Domino Partners with Weiler Labeling Systems and Others to Provide Serialization Support

Domino North America and Weiler Labeling Systems (WLS) are teaming up to help pharmaceutical companies prepare for serialization, which is part of the Drug Quality and Security Act (DQSA) passed in November 2013. WLS designs and manufactures labeling equipment for a range of shapes and sizes of drug vials, bottles, syringes, and injector pens. Their labelers can integrate human-readable and/or 2-D Data Matrix code printers along with vision systems, sideserters, topserters, and more. Domino develops and manufactures coding and printing technologies. WLS’s President Ted Geiselman described Domino laser printing and WLS as “A match made in heaven.” A recent visit to the WLS assembly floor showed that Domino’s laser printers were featured on 19 labeling applications.
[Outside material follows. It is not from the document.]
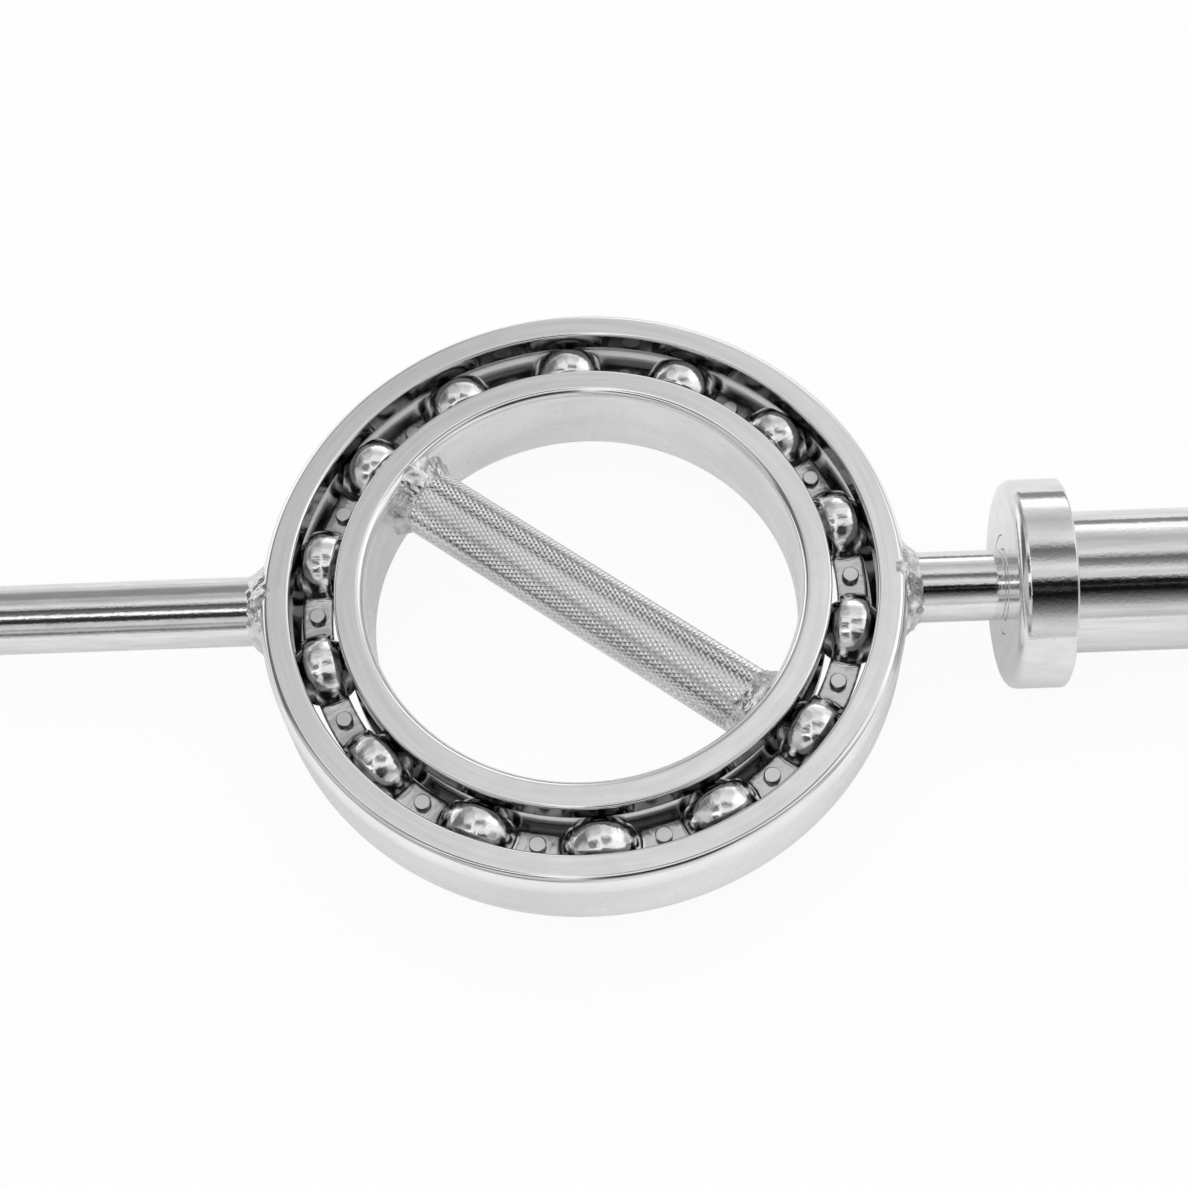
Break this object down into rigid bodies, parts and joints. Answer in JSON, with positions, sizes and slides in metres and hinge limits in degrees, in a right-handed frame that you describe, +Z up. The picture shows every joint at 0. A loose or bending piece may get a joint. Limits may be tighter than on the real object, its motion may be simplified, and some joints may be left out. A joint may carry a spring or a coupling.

A video by Weiler demonstrates the two technologies working together, showing how the partners address the challenges of serialization: “Domino is pleased to partner with pressure sensitive labeling solutions leader WLS, whose innovative commitment to the manufacturer experience continues to ensure they are the best supplier in both the Life Sciences and Food sectors," said Mark Shaffer, Pharmaceutical Business Development Manager for Domino North America, in a statement. "Working with their extensive portfolio and knowledge of maximum performance labeling solutions, Domino can easily provide effective serialization solutions required to support the new federal legislation requirements." At the upcoming Interphex (March 18-20) at the Javits Center in New York City, the Domino team will be at booth #2725 to answer questions and showcase latest product developments with partners WLS and Omega Designs, a provider of packaging solutions. Shaffer says that “after talking with several of our pharmaceutical customers, there is a strong consensus that this mandate will end questions about possible delays. Though this legislation will preempt the California e-Pedigree, it’s not a license to slow down compliance efforts and doing so would be a tremendous error in judgment.”